A team from the University of Kansas Paleological Institute dug up the Dakotaraptor, a prehistoric predator from 66 million years ago. The ostric-looking raptor is the largest velociraptor of its kind, second only to the Utahraptor, who roamed the same area roughly 60 million before it.
Its fossil was found in South Dakota’s Hell Creek Formation, and it tells us that the creatures were 17 feet long from nose to tail, and its wings extended 3 feet from their bodies. It was feathered, like many of its kind, with quill knobs that attached feathers to bone. The velociraptor was observed as being too big for flight, and its quill knobs suggest it was an early evolutionary feature or that it descended from a prehistoric bird. The Dakotaraptor is also the biggest dinosaur to be found with real wings, though their use is not yet clear. This velociraptor was a meat-eater, and likely the T-Rex’s greatest adversary, with claws the size of a cantaloupe. By the length of its legs its obvious the animal was built for long pursuit hunts. The team revealed that it was probably wiped out by the same event that took a large group of life on Earth 65 million years ago.
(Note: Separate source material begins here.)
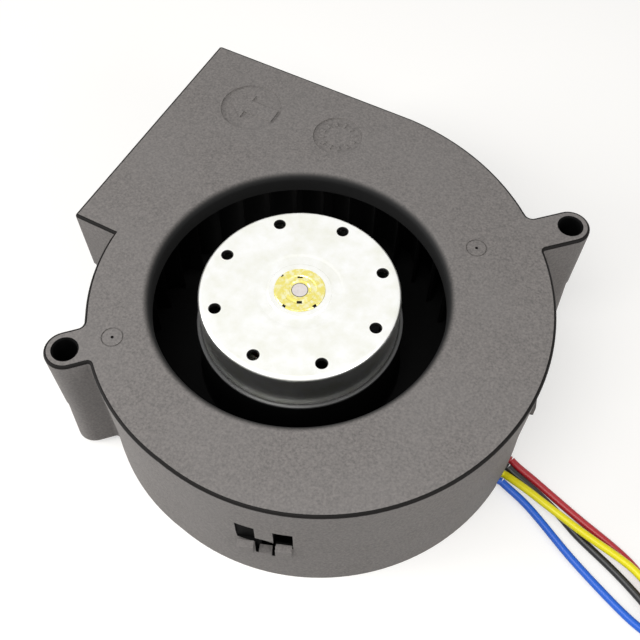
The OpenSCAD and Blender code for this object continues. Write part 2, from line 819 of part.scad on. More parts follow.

This new dinosaur is one that, with current scientific efforts to implement retroengineering into dinosaurs, could grow a Dakotaraptor or a smaller feathery cousin from the egg of a chicken. This technology would make it so that by turning chicken genes on and off, it could develop more of its prehistoric forefathers’ features. Of course, the creature wouldn’t be as big as the Dakotaraptor. It would be more like a pet Dakotaraptor, likely with no teeth or very weak ones, so it’d be perfectly safe for the household.
Only time will tell if genetic modification can join hands with prehistoric creatures and bring these great beasts back to the Earth.